# Exercise materials
--- start ---

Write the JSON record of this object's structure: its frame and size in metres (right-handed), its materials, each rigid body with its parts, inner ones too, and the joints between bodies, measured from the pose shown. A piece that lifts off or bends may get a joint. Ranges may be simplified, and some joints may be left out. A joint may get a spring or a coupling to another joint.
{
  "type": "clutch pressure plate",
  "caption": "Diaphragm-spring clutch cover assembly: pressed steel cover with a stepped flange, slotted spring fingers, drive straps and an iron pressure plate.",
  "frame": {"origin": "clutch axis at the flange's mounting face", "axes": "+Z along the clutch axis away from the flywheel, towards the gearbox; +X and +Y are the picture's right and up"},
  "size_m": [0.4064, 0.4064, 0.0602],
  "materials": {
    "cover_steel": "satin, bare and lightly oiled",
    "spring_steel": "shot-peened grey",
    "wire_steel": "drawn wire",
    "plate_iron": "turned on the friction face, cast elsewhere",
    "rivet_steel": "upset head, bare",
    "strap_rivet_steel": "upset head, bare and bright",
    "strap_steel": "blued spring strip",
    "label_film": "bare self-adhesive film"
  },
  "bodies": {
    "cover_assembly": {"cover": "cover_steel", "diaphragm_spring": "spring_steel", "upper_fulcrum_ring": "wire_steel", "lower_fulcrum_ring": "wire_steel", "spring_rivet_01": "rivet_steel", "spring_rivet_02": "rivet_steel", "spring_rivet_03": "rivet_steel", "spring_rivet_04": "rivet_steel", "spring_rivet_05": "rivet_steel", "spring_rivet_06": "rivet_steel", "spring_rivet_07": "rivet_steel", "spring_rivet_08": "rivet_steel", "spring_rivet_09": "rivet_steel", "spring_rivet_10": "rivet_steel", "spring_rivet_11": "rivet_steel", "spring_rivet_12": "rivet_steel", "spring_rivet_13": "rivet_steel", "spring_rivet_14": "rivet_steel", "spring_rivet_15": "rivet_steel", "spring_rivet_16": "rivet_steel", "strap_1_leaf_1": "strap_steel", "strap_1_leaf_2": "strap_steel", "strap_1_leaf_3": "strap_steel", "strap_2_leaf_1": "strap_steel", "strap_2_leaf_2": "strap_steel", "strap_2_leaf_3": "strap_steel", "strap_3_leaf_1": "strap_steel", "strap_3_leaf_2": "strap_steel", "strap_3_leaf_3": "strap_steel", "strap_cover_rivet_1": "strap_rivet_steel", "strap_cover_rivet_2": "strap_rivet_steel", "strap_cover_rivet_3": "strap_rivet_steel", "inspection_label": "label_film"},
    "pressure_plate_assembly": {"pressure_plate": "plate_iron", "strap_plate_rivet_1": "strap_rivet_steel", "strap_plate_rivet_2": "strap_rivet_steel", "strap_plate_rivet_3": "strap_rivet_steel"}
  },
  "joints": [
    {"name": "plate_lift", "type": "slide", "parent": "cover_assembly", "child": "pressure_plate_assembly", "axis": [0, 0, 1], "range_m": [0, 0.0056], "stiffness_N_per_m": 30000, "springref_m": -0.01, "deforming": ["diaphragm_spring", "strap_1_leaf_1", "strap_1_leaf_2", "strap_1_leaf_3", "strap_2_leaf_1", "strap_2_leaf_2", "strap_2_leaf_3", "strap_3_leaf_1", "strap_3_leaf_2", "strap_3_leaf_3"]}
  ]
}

--- end ---
--- start ---

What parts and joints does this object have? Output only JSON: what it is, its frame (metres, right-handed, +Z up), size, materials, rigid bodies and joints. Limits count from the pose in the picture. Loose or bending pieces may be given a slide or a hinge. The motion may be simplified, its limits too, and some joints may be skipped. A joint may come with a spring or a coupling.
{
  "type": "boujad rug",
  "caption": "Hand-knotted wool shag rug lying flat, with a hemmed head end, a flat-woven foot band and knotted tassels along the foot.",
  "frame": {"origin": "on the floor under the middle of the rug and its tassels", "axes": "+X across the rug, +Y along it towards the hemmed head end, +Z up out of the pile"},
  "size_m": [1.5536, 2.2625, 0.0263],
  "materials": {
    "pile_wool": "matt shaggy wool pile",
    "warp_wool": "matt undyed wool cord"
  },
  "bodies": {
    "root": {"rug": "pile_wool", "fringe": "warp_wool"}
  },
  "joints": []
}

--- end ---
--- start ---

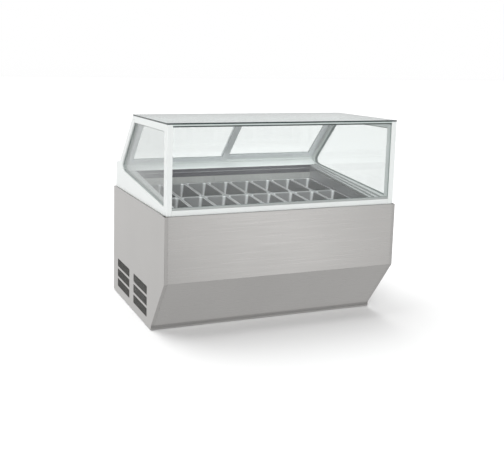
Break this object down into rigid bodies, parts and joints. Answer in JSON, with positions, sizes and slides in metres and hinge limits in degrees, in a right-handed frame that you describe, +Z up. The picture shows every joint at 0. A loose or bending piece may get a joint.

--- end ---

Count every line in the listing above that holds "joints", then report only the count.

5